Mais en partant de ce postulat, Tsukamoto va broder un récit tout aussi dingue que celui du premier film, et s’autoriser tous les excès possibles et imaginables. Infanticides, homicides, violences animales, rien ni personne ne sera épargné par la folie d’un scénario qui va partir dans tous les sens. Si Tsukamoto garde quand même à l’esprit que son sujet de base était l’aliénation totale et la transformation progressive en monstre d’un salaryman tokyoïte poussé à bout, son récit bifurque assez rapidement dans le fantastique pur et dur avec son histoire de groupuscule d’hommes vivants dans le Tokyo underground, une sorte de deuxième ville faite de tuyaux et d’immeubles délabrés, et qui vont voir le héros comme un dieu qui leur apparaît au détour d’expériences mystico-scientifiques.
On pourrait penser que Tetsuo II peine à se démarquer, d’un point de vue thématique, de son prédécesseur, mais plus le film avance et plus il commence à avoir sa propre identité. Là où le héros du premier volet glissait progressivement dans la folie la plus pure et destructrice, devenant un monstre de métal humanoïde, dans Tetsuo II, Tsukamoto Shinya choisit de mettre en scène la déification d’un quidam en train de muter et devenir un dieu de métal, entité monstrueuse et souterraine vénérée par des hommes pliés à sa volonté. De ses intentions, le spectateur ne saura finalement jamais grand chose, si ce n’est, à en juger par les derniers plans du film, une volonté de redessiner le terne monde du dessus à sa façon, et en faire un monde chaotique.
Sur le fond et sur la forme, on pourra constater que Tetsuo II se montre quand même un peu plus accessible et structuré que le premier film. Celui-ci avait un style et une mise en scène qui le rapprochait d’un pur film expérimental radical et violent, un trip en noir et blanc malmenant aussi bien la vue que l’ouïe de son spectateur. Pour Tetsuo II, Tsukamoto bascule dans le film en couleur, et dépeint Tokyo comme un monde terne, froid, sans vie, baignant dans une lumière bleutée d’une tristesse insondable. A l’opposé de cette froideur, les sous-sols grouillants de vie et lieu de tous les excès métalliques et organiques sont filmés avec une couleur rouge et chaude, à la fois symbole de vie et de mort, un endroit où la douleur physique et mentale est synonyme de libération et de liberté.
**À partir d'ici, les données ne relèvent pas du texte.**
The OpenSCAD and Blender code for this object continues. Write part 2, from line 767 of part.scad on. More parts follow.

La folie créatrice du réalisateur de Tetsuo semble encore une fois sans limites, usant des effets de mise en scène les plus simplistes pour donner vie à son cauchemar sur pellicule. Ces même effets (stop-motion, accéléré) qui rendaient hypnotique et traumatisante chaque scène du premier film. Et lorsque la caméra se calme, notamment lors du climax, c’est pour mieux filmer l’apocalypse sur Terre, le calme après la tempête de violence métallique qui aura eu raison de la société et qui aura vu l’avènement du dieu de Métal, parcourant les rues tokyoïtes, triomphant.
Bonus :
Présentation du film par Jean-Pierre Dionnet : comme à son habitude et avec sa passion cinéphile proverbiale, Jean-Pierre Dionnet nous présente Tetsuo II en le resituant dans le parcours de Tsukamoto, dont il dresse un portrait juste et sincère, n’oubliant aucune information ni anecdote. On apprendra d’ailleurs ici qu’un certain Tarantino s’était rapproché du réalisateur pour un projet nommé Flying Tetsuo…
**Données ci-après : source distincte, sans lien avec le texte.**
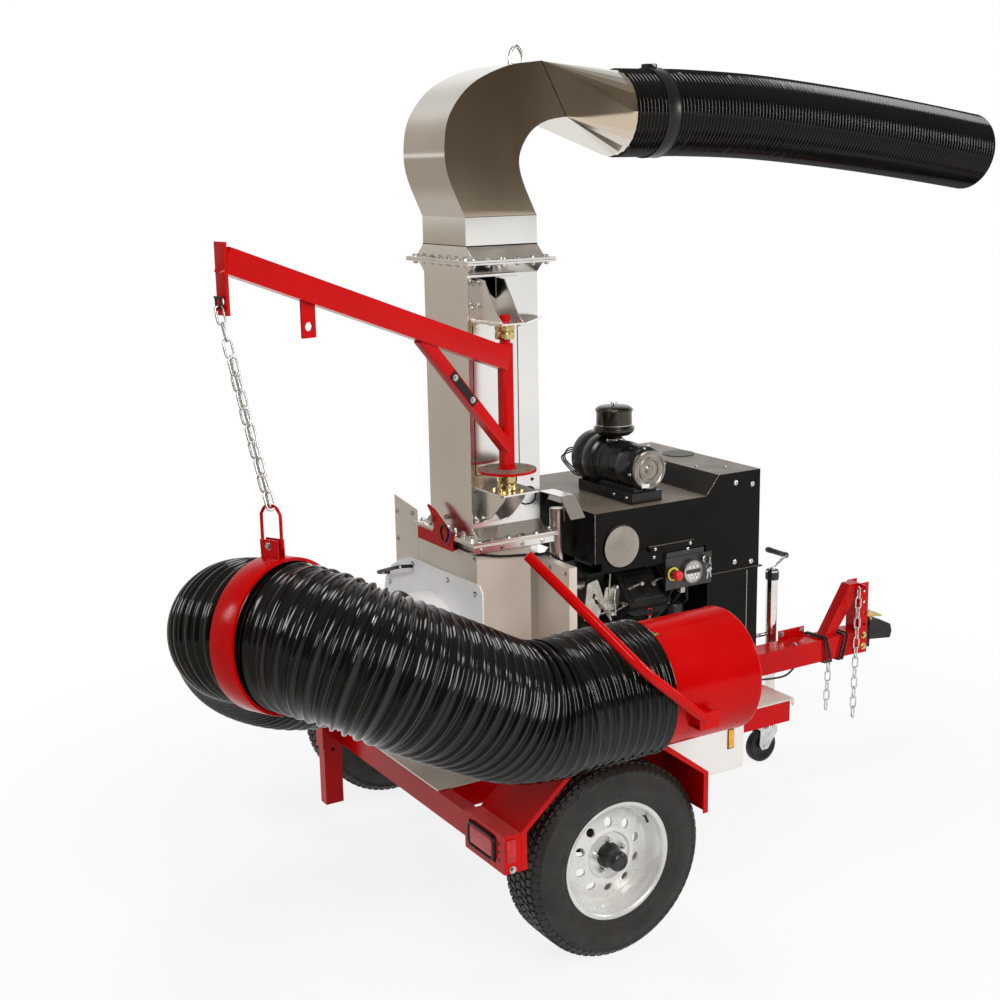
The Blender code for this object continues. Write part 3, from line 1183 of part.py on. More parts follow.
def make_caster(x, y):
    make_pivot("caster_swivel", (x, y, CROWN_TOP), "jack_slide")
    axle = Vector((x - CASTER_TRAIL, y, CASTER_R))
    outline = [(x - 0.068, CROWN_LOW), (x + 0.026, CROWN_LOW), (x + 0.026, 0.135), (axle.x + 0.018, 0.062),
               (axle.x - 0.018, 0.062), (axle.x - 0.030, 0.090)]
    pieces = []
    for side in (-1, 1):
        y0, y1 = sorted((y + side * 0.0250, y + side * 0.0290))
        pieces.append(plate([(a, b + (0.001 if b == CROWN_LOW else 0)) for a, b in outline], y0, y1, "Y"))
    reach = Vector((0, 0.031, 0))
    pieces.append(rod(axle - reach, axle + reach, 0.0070, sides=10))
    pieces.append(rod((x, y, CROWN_LOW + 0.001), (x, y, LEG_FOOT - GAP), 0.020, sides=14))
    node("caster_fork", "zinc", box(x - 0.068, x + 0.026, y - 0.0290, y + 0.0290, CROWN_LOW, CROWN_TOP),
         add=pieces, pivot="caster_swivel")
    make_pivot("caster_roll", axle, "caster_swivel")
    half = [(0.0078, 0.0220), (0.022, 0.0220), (0.026, 0.017), (CASTER_R, 0.017)]
    profile = half + [(r, -a) for r, a in reversed(half)]
    node("caster_wheel", "black", turned(profile, axle, "Y", 16), pivot="caster_roll", smooth=True)


# Safety chains and leads

def make_safety_chains():
    """One chain hangs from the hitch plate, the other from under the tongue."""
    for name, (y, x, high, count) in CHAINS.items():
        links = chain_links(even([Vector((x, y, high)), Vector((x - 0.012, y, 0.186))], count))
        node(f"safety_chain_{name}", "zinc", links[0], add=links[1:])


def wound_path():
    """Lead that sags under the tongue, then winds round it, corner by corner."""
    half = TONGUE_SIZE / 2
    stand = HARNESS_R + HARNESS_GAP
    slack = ((FRAME_FRONT + 0.002, -0.030, 0.457), (1.343, -0.030, 0.455), (1.440, -0.030, 0.443),
             (1.518, -0.030, 0.443), (1.600, 0.010, 0.456))
    out = spline(slack, 3)
    corners = ((half, TONGUE_BOTTOM, 270, 360), (half, TONGUE_TOP, 0, 90), (-half, TONGUE_TOP, 90, 180),
               (-half, TONGUE_BOTTOM, 180, 270))
    for loop in HARNESS_LOOPS:
        for x, (y, z, low, high) in zip(loop, corners):
            for step in range(2):
                angle = math.radians(low + (high - low) * (step + 0.5) / 2)
                out.append(Vector((x + 0.002 * step, y + stand * math.cos(angle), z + stand * math.sin(angle))))
    return out


def least_gap(points, radius, apart):
    """Least free distance between parts of the tube that are further apart than given along it."""
    best = 1.0
    fine = even(points, 600)
    step = (fine[1] - fine[0]).length
    skip = int(apart / step)
    for i, here in enumerate(fine):
        for there in fine[i + skip:]:
            best = min(best, (here - there).length)
    return best - 2 * radius


def make_leads():
    path = wound_path()
    cord("wiring_harness", "rubber", path, HARNESS_R, 1)
    print("least gap between turns of the harness:", round(least_gap(path, HARNESS_R, 0.060) * 1000, 2), "mm")
    near = AXIS_Y - SCROLL_R - 0.004 - CABLE_R - 0.001
    run = ((-0.1175, -0.020, 1.268), (-0.1175, -0.120, 1.269), (-0.119, -0.180, 1.269),
           (-0.108, near - 0.003, 1.267), (-0.080, near, 1.262), (-0.018, near, 1.248), (0.093, near, 1.236),
           (0.145, near, 1.229), (0.192, -0.200, 1.228), (0.232, -0.208, 1.200), (0.290, -0.210, 1.150),
           (0.345, -0.210, 1.128))
    cord("interlock_cable", "rubber", spline(run, 2), CABLE_R, 1)


def place_root():
    """Move the whole assembly so that its lowest middle point is the origin."""
    bpy.context.view_layer.update()
    depsgraph = bpy.context.evaluated_depsgraph_get()
    low, high = Vector((9, 9, 9)), Vector((-9, -9, -9))
    for item in BUILT:
        shape = item.evaluated_get(depsgraph)
        for vertex in shape.data.vertices:
            place = item.matrix_world @ vertex.co
            low = Vector(map(min, low, place))
            high = Vector(map(max, high, place))
    ROOT.location = (-(low.x + high.x) / 2, -(low.y + high.y) / 2, -low.z)


clear_scene()
ROOT = bpy.data.objects.new("loader", None)
bpy.context.scene.collection.objects.link(ROOT)
make_frame()
make_axle()
CHANNEL_X = make_tongue()
make_coupler(CHANNEL_X)
for label, hand in (("right", -1), ("left", 1)):
    make_fender(label, hand)
    make_wheel(label, hand)
make_housing()
make_bulkhead()
make_inlet()
make_impeller()
make_duct()
make_brackets()
make_elbow()
make_discharge_hose()
HOSE_POINTS = make_intake_hose()
make_boom(HOSE_POINTS)
make_nozzle()
make_engine()
make_cowl()
make_exhaust()
make_air_cleaner()
make_panel()
make_side_pieces()
make_jack()
make_safety_chains()
make_leads()
place_root()
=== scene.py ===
"""Tow-behind leaf loader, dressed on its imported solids.
Places are measured from the ground under the middle of the axle, +X forwards, +Z up."""

import json
import math

import bmesh
import bpy
from mathutils import Matrix, Vector

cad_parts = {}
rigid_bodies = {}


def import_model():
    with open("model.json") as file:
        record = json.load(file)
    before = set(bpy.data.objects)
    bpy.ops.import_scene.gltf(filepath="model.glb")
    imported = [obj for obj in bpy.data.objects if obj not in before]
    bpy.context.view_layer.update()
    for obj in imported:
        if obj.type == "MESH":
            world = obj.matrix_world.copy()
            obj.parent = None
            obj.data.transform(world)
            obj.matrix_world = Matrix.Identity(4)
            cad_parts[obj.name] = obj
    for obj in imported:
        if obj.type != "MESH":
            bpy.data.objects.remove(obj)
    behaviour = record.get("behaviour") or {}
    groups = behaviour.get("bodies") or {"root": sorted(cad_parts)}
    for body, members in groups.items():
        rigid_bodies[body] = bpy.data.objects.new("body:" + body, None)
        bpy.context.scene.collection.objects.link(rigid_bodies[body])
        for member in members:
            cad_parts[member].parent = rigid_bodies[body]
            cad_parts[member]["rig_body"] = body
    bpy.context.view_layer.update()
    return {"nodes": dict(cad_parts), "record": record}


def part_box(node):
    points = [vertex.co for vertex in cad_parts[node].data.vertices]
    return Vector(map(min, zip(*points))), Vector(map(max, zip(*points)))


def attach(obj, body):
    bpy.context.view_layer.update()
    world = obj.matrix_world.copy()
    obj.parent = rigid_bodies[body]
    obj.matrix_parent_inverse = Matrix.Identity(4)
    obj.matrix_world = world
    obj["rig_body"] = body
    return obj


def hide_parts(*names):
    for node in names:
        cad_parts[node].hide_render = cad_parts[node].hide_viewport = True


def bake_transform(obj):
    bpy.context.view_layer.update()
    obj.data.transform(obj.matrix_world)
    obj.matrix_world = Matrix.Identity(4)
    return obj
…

Making of : une succession de moments de tournage des séquences clés du film (la « communion connectée », la virée finale en ville), où l’on découvre qu’effectivement, Tsukamoto est absolument à tous les postes, autant devant que derrière la caméra. Un module passionnant pour qui voudra voir le réalisateur en action.
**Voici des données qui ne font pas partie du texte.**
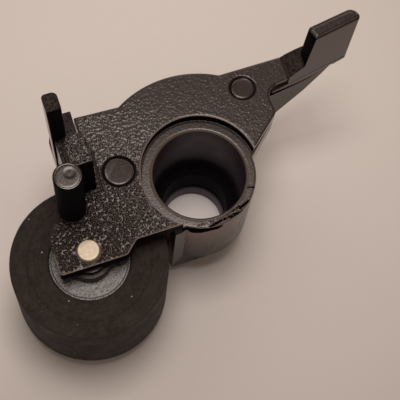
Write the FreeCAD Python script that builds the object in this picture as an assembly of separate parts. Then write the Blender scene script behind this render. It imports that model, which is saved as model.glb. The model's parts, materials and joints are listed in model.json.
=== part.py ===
"""Pinch roller swing arm: one moulded arm with a hub sleeve, guide posts and a finger,
carrying a rubber-tyred roller on a fixed steel pin. Millimetres, +Z up.
The origin is on the axis of the hub bore, at the foot of the hub. +X runs along the arm
from the roller end to the finger end."""

import FreeCAD, Part
import math
import os

V = FreeCAD.Vector

# Levels
PLATE_TOP = 20.2
PLATE_T = 2.0
PLATE_BASE = PLATE_TOP - PLATE_T

# Hub sleeve
HUB_R = 7.6
HUB_RIM_DROP = 1.5
HUB_SEAT_R = 7.9
HUB_BASE = 6.2
COLLAR_R = 6.42
COLLAR_BASE = 2.0
COLLAR_CORNER_X = -5.5
CHAMBER_R = 6.2
CHAMBER_MOUTH = 0.25
CHAMBER_FLOOR = 7.0
FOOT_R = 5.75
FOOT_BORE_R = 4.6
LIP_R = 4.3
LIP_H = 2.2

# Roller axis and the pieces on it
PIN_X = -17.35
PIN_Y = -6.05
PIN_R = 1.5
PIN_PROUD = 0.5
PIN_END_CHAMFER = 0.15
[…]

Interview de Tsukamoto Shinya : dans ce bref entretien, le metteur en scène parle de ses influences, de la difficulté de travailler avec une trop grande équipe, une logistique plus conséquente que pour le premier film, et des effets speciaux plus complexes. Il se livre également sur sa passion des bandes dessinées, comment elles ont pu impacter son travail et ses story-boards, et sur sa volonté de pouvoir un jour dessiner un manga.
Romain Leclercq.
Tetsuo II de Tsukamoto Shinya. Japon. 1992. Disponible dans le coffret Shinya Tsukamoto en 10 films paru chez Carlotta Films le 17/05/2023.